ESV: but for Cain and his offering he had no regard. So Cain was very angry, and his face fell.
NIV: but on Cain and his offering he did not look with favor. So Cain was very angry, and his face was downcast.
NASB: but for Cain and his offering He had no regard. So Cain became very angry and his face was gloomy.
CSB: but he did not have regard for Cain and his offering. Cain was furious, and he looked despondent.
NLT: but he did not accept Cain and his gift. This made Cain very angry, and he looked dejected.
KJV: But unto Cain and to his offering he had not respect. And Cain was very wroth, and his countenance fell.
The previous verses revealed that the brothers Cain and Abel both had a relationship with God. Both brought Him offerings from their respective areas of work. Cain brought crops from the ground which he worked as a farmer. Abel, a keeper of sheep, brought fat portions from a slaughtered firstborn lamb. Though this part of Scripture gives no specific reasons why, God looks with favor on Abel and his offering.
Also without much detail, this verse tells us God had no regard for Cain and his offering. Unless the brothers had been told to bring animal sacrifices, God's response may seem unfair to us at first. Later in this book, God will be clear in requiring animal sacrifices from His people. Had He been clear with Cain about what He preferred? Was Cain offering something less than his "first fruits," in comparison to Abel? We don't know.

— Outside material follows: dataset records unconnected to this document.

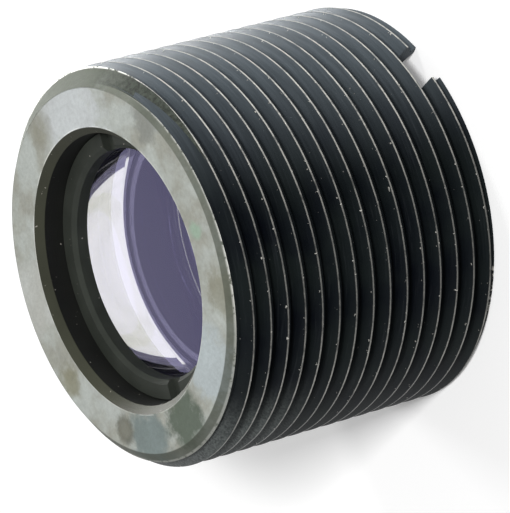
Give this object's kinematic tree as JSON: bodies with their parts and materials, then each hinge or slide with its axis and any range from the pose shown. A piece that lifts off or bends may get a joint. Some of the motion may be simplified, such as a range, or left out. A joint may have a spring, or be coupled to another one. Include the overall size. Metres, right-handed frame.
{
  "type": "collimator lens",
  "caption": "Small collimator lens: a black barrel with a fine outside thread and spanner slots, holding a stack of coated glass elements, spacers and a retaining ring.",
  "frame": {"origin": "centre of the slotted end, on the optical axis, in the plane that the lens stands on", "axes": "+Z along the optical axis from the slotted end to the open end; the two spanner slots lie on the X axis"},
  "size_m": [0.0099, 0.01, 0.0077],
  "materials": {
    "black_barrel": "black anodised, worn bare along the thread crests, grey and satin on the open end",
    "black_ring": "matt black anodised",
    "coated_glass": "polished, with a violet anti-reflection coating"
  },
  "bodies": {
    "root": {"barrel": "black_barrel", "retaining_ring": "black_ring", "front_element": "coated_glass", "front_spacer": "black_ring", "middle_element": "coated_glass", "rear_spacer": "black_ring", "rear_element": "coated_glass"}
  },
  "joints": []
}
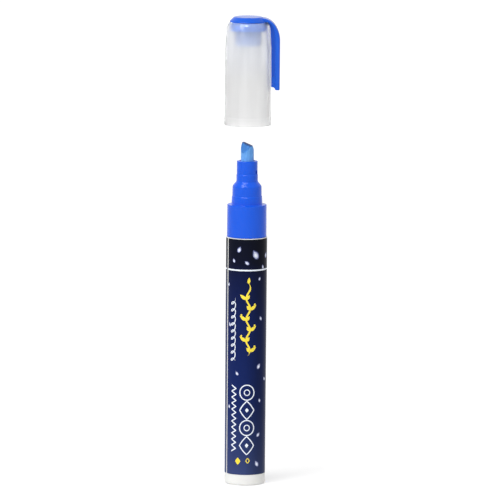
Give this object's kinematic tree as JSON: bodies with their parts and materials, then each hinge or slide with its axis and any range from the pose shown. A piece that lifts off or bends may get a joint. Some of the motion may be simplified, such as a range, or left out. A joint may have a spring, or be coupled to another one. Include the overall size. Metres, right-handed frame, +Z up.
{
  "type": "waterproof marker",
  "caption": "Valve-action chisel marker with a printed barrel, a stepped blue front and a frosted clip cap lifted off above the nib.",
  "frame": {"origin": "middle of the barrel's flat base", "axes": "+Z up the marker from the base to the cap, +X towards the clip, -Y towards the viewer of the picture"},
  "size_m": [0.0203, 0.0172, 0.1735],
  "materials": {
    "barrel": "smooth white moulded plastic",
    "label_wrap": "satin printed film, navy with pale flecks and light line drawings",
    "front_section": "smooth saturated blue moulded plastic",
    "section_seal_ring": "matt black rubber",
    "nib": "matt pressed fibre stained blue by ink",
    "valve_seat": "smooth natural plastic",
    "seat_gasket": "matt rubber",
    "valve_stem": "smooth natural plastic",
    "stem_seal": "matt rubber",
    "valve_spring": "bright stainless wire",
    "valve_cage": "natural plastic",
    "mixing_balls": "polished steel",
    "cap_shell": "frosted milky plastic that lets the blue plug show softly",
    "cap_liner": "translucent plastic",
    "cap_clip": "smooth saturated blue moulded plastic"
  },
  "bodies": {
    "barrel": {"barrel": "barrel", "label_wrap": "label_wrap", "front_section": "front_section", "section_seal_ring": "section_seal_ring", "valve_seat": "valve_seat", "seat_gasket": "seat_gasket", "valve_spring": "valve_spring", "valve_cage": "valve_cage"},
    "pump": {"nib": "nib", "valve_stem": "valve_stem", "stem_seal": "stem_seal"},
    "ball_1": {"mixing_ball_1": "mixing_balls"},
    "ball_2": {"mixing_ball_2": "mixing_balls"},
    "cap": {"cap_shell": "cap_shell", "cap_liner": "cap_liner", "cap_clip": "cap_clip"}
  },
  "joints": [
    {"name": "cap_slide", "type": "slide", "parent": "barrel", "child": "cap", "axis": [0, 0, 1], "range_m": [-0.0412, 0]},
    {"name": "nib_press", "type": "slide", "parent": "barrel", "child": "pump", "axis": [0, 0, 1], "range_m": [-0.0025, 0], "stiffness_N_per_m": 900, "springref_m": 0.0015, "deforming": ["valve_spring"]},
    {"name": "ball_1_roll", "type": "slide", "parent": "barrel", "child": "ball_1", "axis": [0, 0, 1], "range_m": [0, 0.0764]},
    {"name": "ball_2_roll", "type": "slide", "parent": "barrel", "child": "ball_2", "axis": [0, 0, 1], "range_m": [0, 0.0764]}
  ]
}
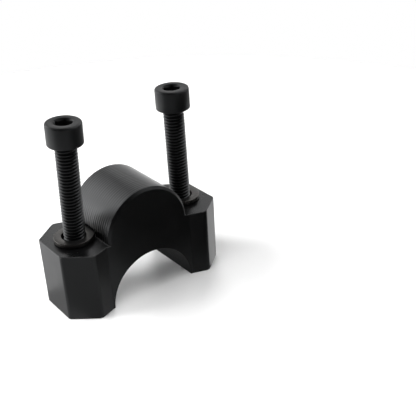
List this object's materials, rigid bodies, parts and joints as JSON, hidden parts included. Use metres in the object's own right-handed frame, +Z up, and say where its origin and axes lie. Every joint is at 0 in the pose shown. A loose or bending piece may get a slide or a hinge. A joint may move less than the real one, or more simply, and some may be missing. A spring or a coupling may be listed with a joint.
{
  "type": "motorcycle bar riser",
  "caption": "Machined black handlebar riser block with a domed back, a half-round bar seat, cap screws standing in its pads and plain washers.",
  "frame": {"origin": "midway between the bolt holes, on the plane of the pads' undersides", "axes": "+X from bolt to bolt, Y along the handlebar, +Z up from the pads' undersides towards the dome and the screw heads"},
  "size_m": [0.0688, 0.0314, 0.0733],
  "materials": {
    "anodised": "black anodised, satin, with fine machining lines",
    "screw": "black oxide, matt",
    "washer": "black zinc, satin"
  },
  "bodies": {
    "root": {"riser_block": "anodised", "left_bolt": "screw", "right_bolt": "screw", "left_washer": "washer", "right_washer": "washer"}
  },
  "joints": []
}
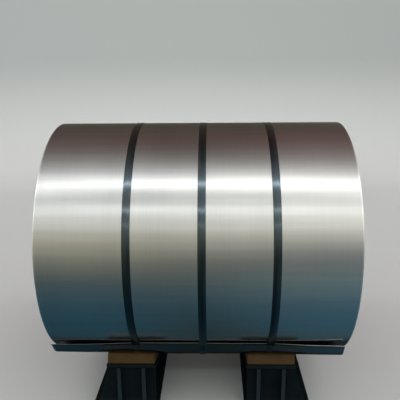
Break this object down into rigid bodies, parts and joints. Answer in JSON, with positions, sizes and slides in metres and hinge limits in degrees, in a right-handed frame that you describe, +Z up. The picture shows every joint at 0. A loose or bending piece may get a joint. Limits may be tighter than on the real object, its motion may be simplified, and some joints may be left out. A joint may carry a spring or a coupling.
{
  "type": "strapped steel coil on saddles",
  "caption": "Coil of bright cold-rolled steel strip with girth straps and a loose outer end, lying with its bore level on a pair of padded V saddles.",
  "frame": {"origin": "on the floor, straight below the middle of the coil", "axes": "+X along the coil's bore, +Z up, and the strip's loose end on the -Y side"},
  "size_m": [1.2617, 1.0422, 1.2751],
  "materials": {
    "strip_steel": "satin",
    "strap_steel": "satin",
    "pad_polyurethane": "satin",
    "saddle_paint": "satin"
  },
  "bodies": {
    "root": {"strip_coil": "strip_steel", "strap_left": "strap_steel", "strap_seal_left": "strap_steel", "strap_middle": "strap_steel", "strap_seal_middle": "strap_steel", "strap_right": "strap_steel", "strap_seal_right": "strap_steel", "saddle_left_base_plate": "saddle_paint", "saddle_left_web_inner": "saddle_paint", "saddle_left_web_outer": "saddle_paint", "saddle_left_carrier_front": "saddle_paint", "saddle_left_pad_front": "pad_polyurethane", "saddle_left_cross_plate_front": "saddle_paint", "saddle_left_gusset_front_inner": "saddle_paint", "saddle_left_gusset_front_outer": "saddle_paint", "saddle_left_carrier_rear": "saddle_paint", "saddle_left_pad_rear": "pad_polyurethane", "saddle_left_cross_plate_rear": "saddle_paint", "saddle_left_gusset_rear_inner": "saddle_paint", "saddle_left_gusset_rear_outer": "saddle_paint", "saddle_right_base_plate": "saddle_paint", "saddle_right_web_inner": "saddle_paint", "saddle_right_web_outer": "saddle_paint", "saddle_right_carrier_front": "saddle_paint", "saddle_right_pad_front": "pad_polyurethane", "saddle_right_cross_plate_front": "saddle_paint", "saddle_right_gusset_front_inner": "saddle_paint", "saddle_right_gusset_front_outer": "saddle_paint", "saddle_right_carrier_rear": "saddle_paint", "saddle_right_pad_rear": "pad_polyurethane", "saddle_right_cross_plate_rear": "saddle_paint", "saddle_right_gusset_rear_inner": "saddle_paint", "saddle_right_gusset_rear_outer": "saddle_paint"}
  },
  "joints": []
}
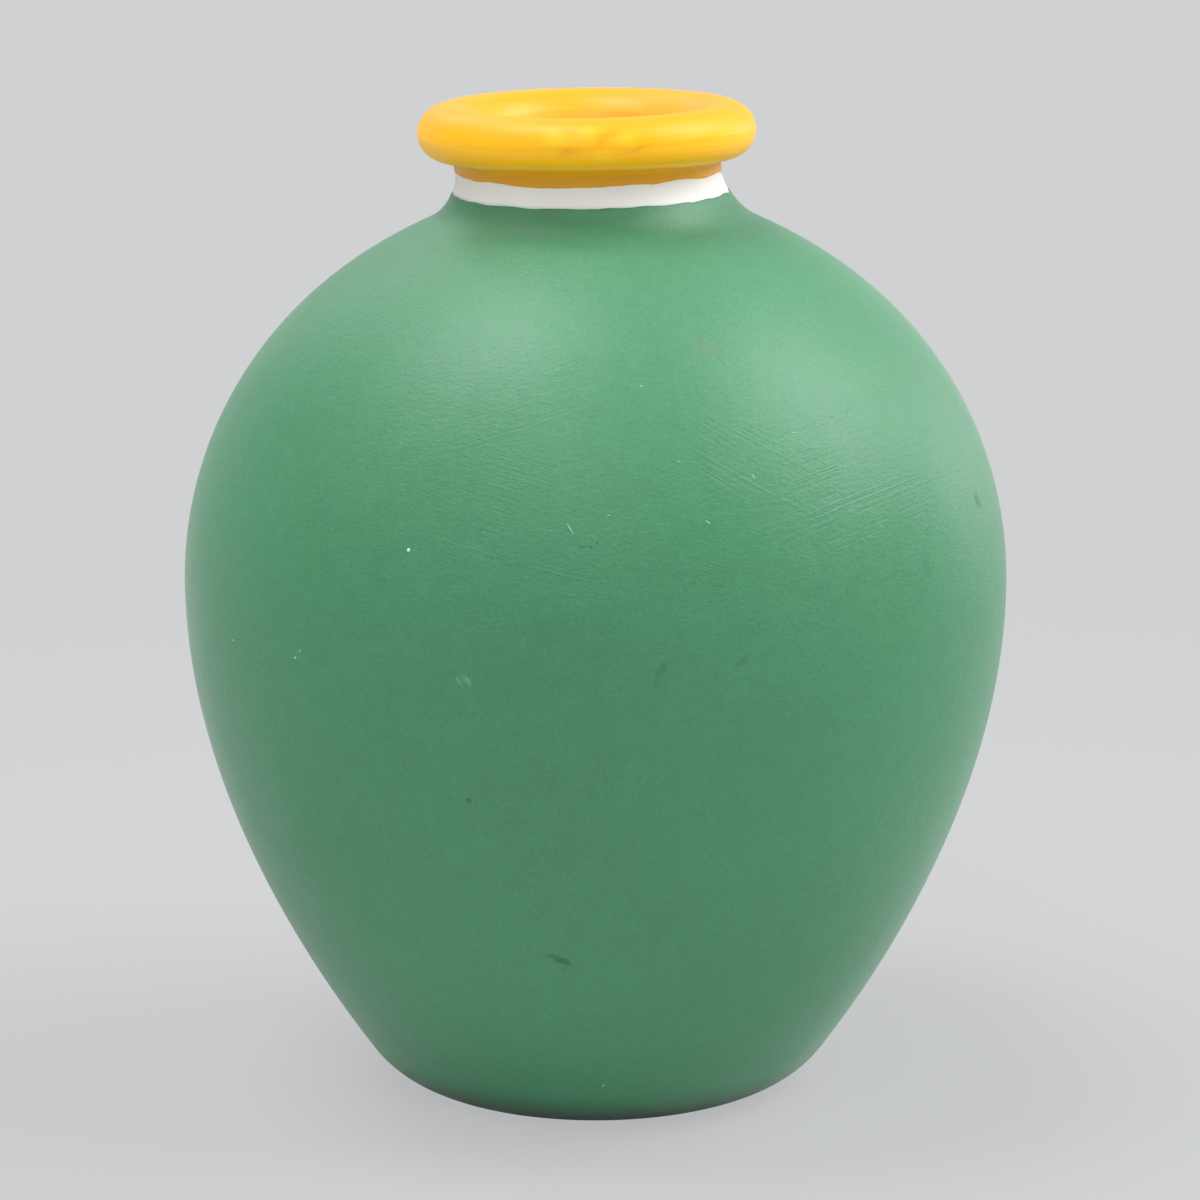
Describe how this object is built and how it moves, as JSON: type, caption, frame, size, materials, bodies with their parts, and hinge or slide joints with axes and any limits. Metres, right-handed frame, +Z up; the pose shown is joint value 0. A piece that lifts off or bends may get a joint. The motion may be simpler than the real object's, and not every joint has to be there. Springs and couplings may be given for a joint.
{
  "type": "terracotta water jar",
  "caption": "Round hand-made terracotta jar on a small flat foot, with a narrow neck and a thick rolled rim, painted green with a yellow rim and a white neck band.",
  "frame": {"origin": "middle of the flat rest face under the foot", "axes": "+Z up along the jar's axis, out of the mouth"},
  "size_m": [0.1654, 0.1654, 0.2],
  "materials": {
    "clay": "fired unglazed earthenware, matt",
    "primer": "brushed white undercoat, matt",
    "green_paint": "brushed green paint, satin",
    "yellow_paint": "brushed yellow paint, half gloss"
  },
  "bodies": {
    "root": {"base_slab": "clay", "lower_wall": "clay", "upper_wall": "clay", "neck_collar": "clay", "rim_coil": "clay", "primer_coat": "primer", "green_coat": "green_paint", "yellow_coat": "yellow_paint"}
  },
  "joints": []
}
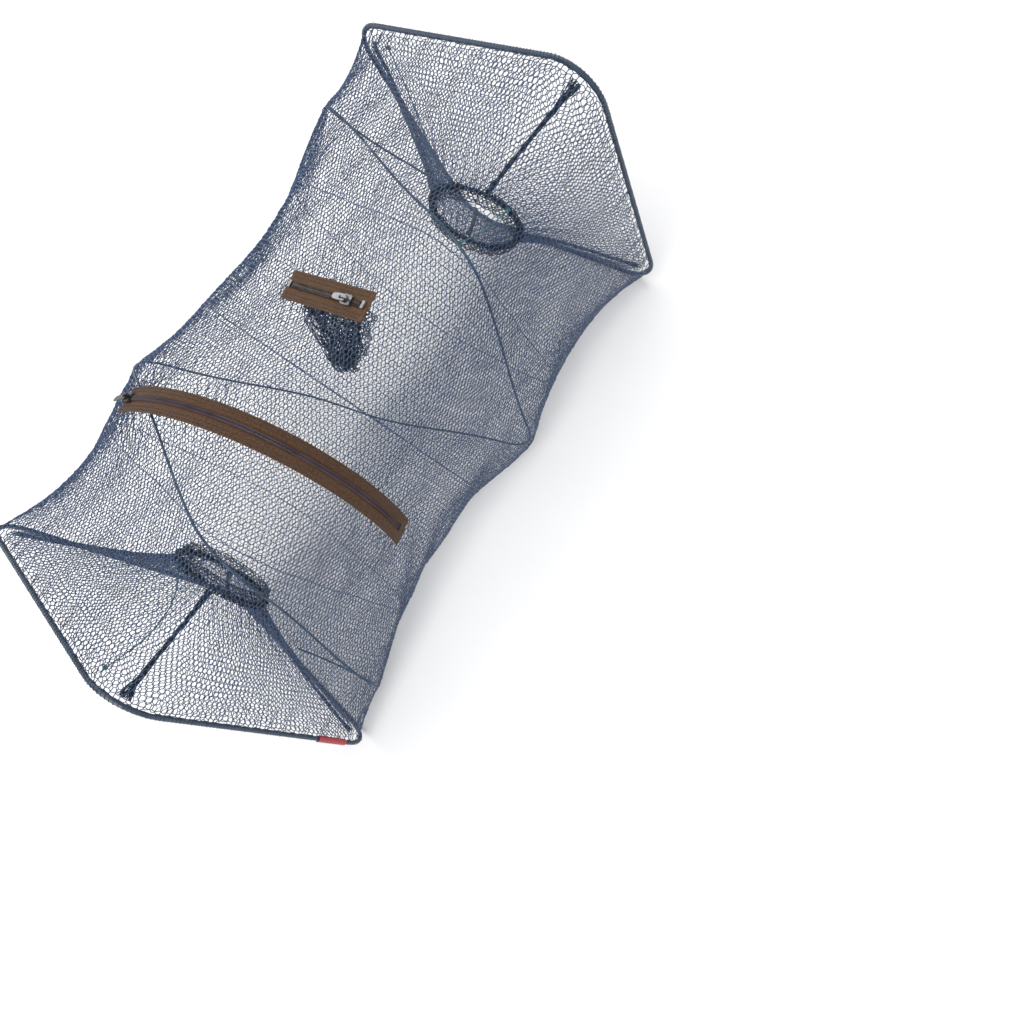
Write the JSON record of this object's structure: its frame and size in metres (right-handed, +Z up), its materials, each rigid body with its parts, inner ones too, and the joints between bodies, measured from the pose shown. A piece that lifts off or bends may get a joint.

It seems more likely that God rejected Cain's offering because of Cain's heart and not merely because of the physical offering Cain brought. This is supported by New Testament comments such as 1 John 3:12. Cain's angry response definitely reveals a darkened heart. Instead of being teachable, eager to adjust his offering or himself in order to be pleasing to God, Cain gets mad. His "face falls."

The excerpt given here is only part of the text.